All of that to say this, sometimes I feel like a total failure as a mom. I look at her never-clean-unless-we-threaten-death room and receive one of the never-ending eye rolls and I wonder if we’ve done anything right.  It’s so easy for me to focus on all the bad stuff. Because seriously, this girl of mine is truly a product of her parents and she has made sarcasm and having a smart mouth into an art form. There are days when I wonder if I’m doing anything right. And there are days when I’m sure she wonders if she’ll ever be able to do anything right by my standards.

Parenting doesn’t get easier. I’ve shared before the wise words of my friend Natalie who says the stakes just keep getting higher as our children grow up. It’s true, which is in no way meant to imply the days of potty training and temper tantrums are not hard. Oh my are they ever hard!
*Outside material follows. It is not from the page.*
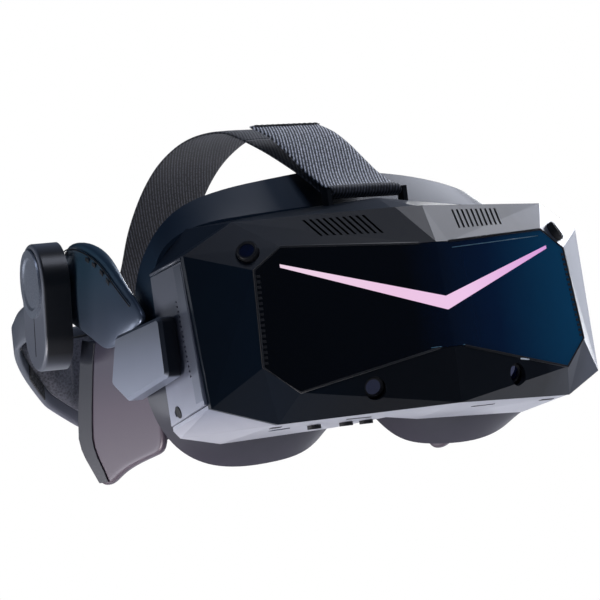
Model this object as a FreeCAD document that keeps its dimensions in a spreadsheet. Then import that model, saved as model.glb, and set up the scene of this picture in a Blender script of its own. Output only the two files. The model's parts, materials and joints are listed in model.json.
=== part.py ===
import FreeCAD, Part
import os
from math import cos, pi, radians, sin
from FreeCAD import Placement, Rotation, Vector

# Virtual reality headset: wide faceted visor, tilting side arms, sliding rear cradle,
# swivelling off-ear headphones and a webbing strap over the top.
# Millimetres. X is across the wearer's face, Y runs from the front to the back of the
# head, Z is up. While the pieces are modelled, Y is counted from the tip of the visor's
# front and Z from the plane that the headset rests on. Every sub-part is then moved
# by -middle_y, so that the origin lies under the middle of the whole headset.

doc = FreeCAD.newDocument("VrHeadset")
sheet = doc.addObject("Spreadsheet::Sheet", "Sizes")

SIZES = {
    # whole headset
    "middle_y": 186.5,
    # visor
    "visor_half_width": 139.0,
    "panel_wall": 2.2,
    "bezel_wall": 3.0,
    "seam": 0.3,
    "front_set_back": -2.1,
    "front_sweep": 0.23,
    "front_lean": 0.09,
    "optics_z": 84.0,
    "glass_wall": 2.5,
    "chevron_wall": 0.6,
    "side_back_y": 88.0,
    # face shroud
    "shroud_front_y": 88.4,
    "shroud_rear_y": 108.0,
    "shroud_wall": 3.0,
    "face_half_width": 80.0,
    "face_half_height": 48.0,
    "cushion_width": 17.0,
    "cushion_depth": 16.0,
    # optics
    "eye_half_distance": 32.5,
    "barrel_radius": 26.0,
    "barrel_front_y": 41.0,
    "barrel_rear_y": 78.0,
    "lens_radius": 24.0,
    "display_side": 44.0,
    "rod_radius": 1.5,
    "screw_radius": 2.5,
    "running_gap": 0.05,
    "rod_z": 114.0,
    "screw_z": 54.0,
    "rod_y": 50.0,
    "rod_span": 132.0,
    "chassis_y": 55.0,
    "chassis_wall": 2.5,
    # tracking cameras
    "camera_radius": 6.2,
    "camera_depth": 11.0,
    "camera_lens_radius": 4.4,
    # electronics
    "board_y": 29.0,
    "board_wall": 1.6,
    "board_width": 124.0,
    "fan_radius": 15.0,
    "fan_side": 38.0,
    "fan_y": 27.0,
    "fan_z": 112.0,
    "button_radius": 4.0,
    "button_travel": 1.2,
    # hinge blocks and arms
    "pivot_y": 78.0,
    "pivot_z": 68.0,
    "pin_radius": 4.0,
    "pin_start_x": 132.0,
    "pin_end_x": 146.8,
    "block_inner_x": 141.0,
    "block_outer_x": 151.0,
    "wing_inner_x": 119.0,
    "wing_outer_x": 124.0,
    # headphones
    "pod_x": 152.0,
    "pod_y": 206.0,
    "pod_z": 124.5,
    "pod_turn": 12.9,
    "pod_lean": 12.0,
    "pod_radius": 24.0,
    "pod_reach": 29.0,
    "pod_depth": 17.0,
    "cap_radius": 20.5,
    # cradle
    "cradle_half_width": 121.0,
    "cradle_centre_y": 250.0,
    "cradle_reach": 105.0,
    "cradle_power": 3.5,
    "cradle_wall": 3.6,
    "dial_radius": 19.0,
    "dial_z": 78.0,
    "pinion_radius": 6.0,
    # strap
    "strap_width": 49.0,
    "strap_wall": 2.2,
}
for row, (alias, value) in enumerate(SIZES.items(), start=1):
    sheet.set("A%d" % row, alias.replace("_", " "))
    sheet.set("B%d" % row, str(value))
    sheet.setAlias("B%d" % row, alias)
doc.recompute()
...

And exhausting. {And all the mommas of littles said, “Amen.”}

But as our babies get older and the struggles become harder to understand and manage, we mommas do this crazy thing … we stop sharing with each other. We stop telling our stories. Think about it — mommas of littles swap stories about the nightmares of potty training but when our kids hit middle and high school age, we’re afraid to tell the stories of back talking and the fears we have about everything. We look at the Instagram photos and the Facebook feeds of all the happy, perfect families and the enemy speaks just one word to our souls, “Failure.”

Can I just take a moment to say this to you:

You are not a failure!

You are human. You are imperfect and you are raising an imperfect child. And there will be hard times.  Really, really hard times. You may have to deal with pornography or eating disorders or suicide attempts. You may have a rebellious child who rejects everything you have taught. You may have a child who manipulates you and breaks your heart. Or you may be wondering if your child will ever speak to you with a tone of respect and kindness again.

But you are not a failure!

There will be moments when we totally mess it up as parents. Moments we wish we could do differently. But God has not called us to be perfect parents. We can’t.  We make the best decisions we can with the information and resources we have at the time.

I wish I could bring you all to my house and hug you and listen to your stories. I wish I could look at you and say, “Here’s what I know, parenting is all just a theory! None of us have any idea if what we’re doing is going to work. We just do the best we can and trust the Lord to fill in all our gaps.”

I’d laugh with you about the times you went all crazy momma with your kids {and I’d have a few of those stories to share as well}. I’d cry with you over the heartache you feel when your child makes a choice you know is going to hurt them {and I could tell a few of those tales myself also}. And after we’d prayed for wisdom and before you walked out the door of my house, I’d draw you close and whisper these words, “You are not a failure. You are a beautiful, loving, wonderfully imperfect mom who desperately needs the holy, gracious, wise and perfect Father. Lean into Him.”

Because the reality is, that’s what we are — imperfect moms clinging to the perfect Father.

And in that truth, there is this hope: we are not failures!!

xo,
Teri Lynne

How does the enemy whisper failure into your heart as a mom?

Read the Psalms this summer with Scripture Dig!

Comments

  1. Now that my kids are grown I think I can see more and more that yes I failed to do some things perfectly but with God’s grace this times do not define me as a mother. I am so thankful that God can still use our messes to teach and mold our kids.

    • So true, Amy! I think the one of the greatest blessings in my life are the senior adults who have come alongside me over the years to help me remember it’s a lifelong process of learning to parent this child of mine. And just when I think I have it figured out, we hit a new stage with new challenges. I am incredibly thankful for all the “older” moms who have poured into me in this area.

  2. Thank you for this reminder! I’m in the struggle of daily survival-wondering if I will make it thru these teen years with any resemblance of sanity (not sure yet). I needed to be reassured I’m not a failure-the enemy sure likes to SCREAM it over & over. Thank you!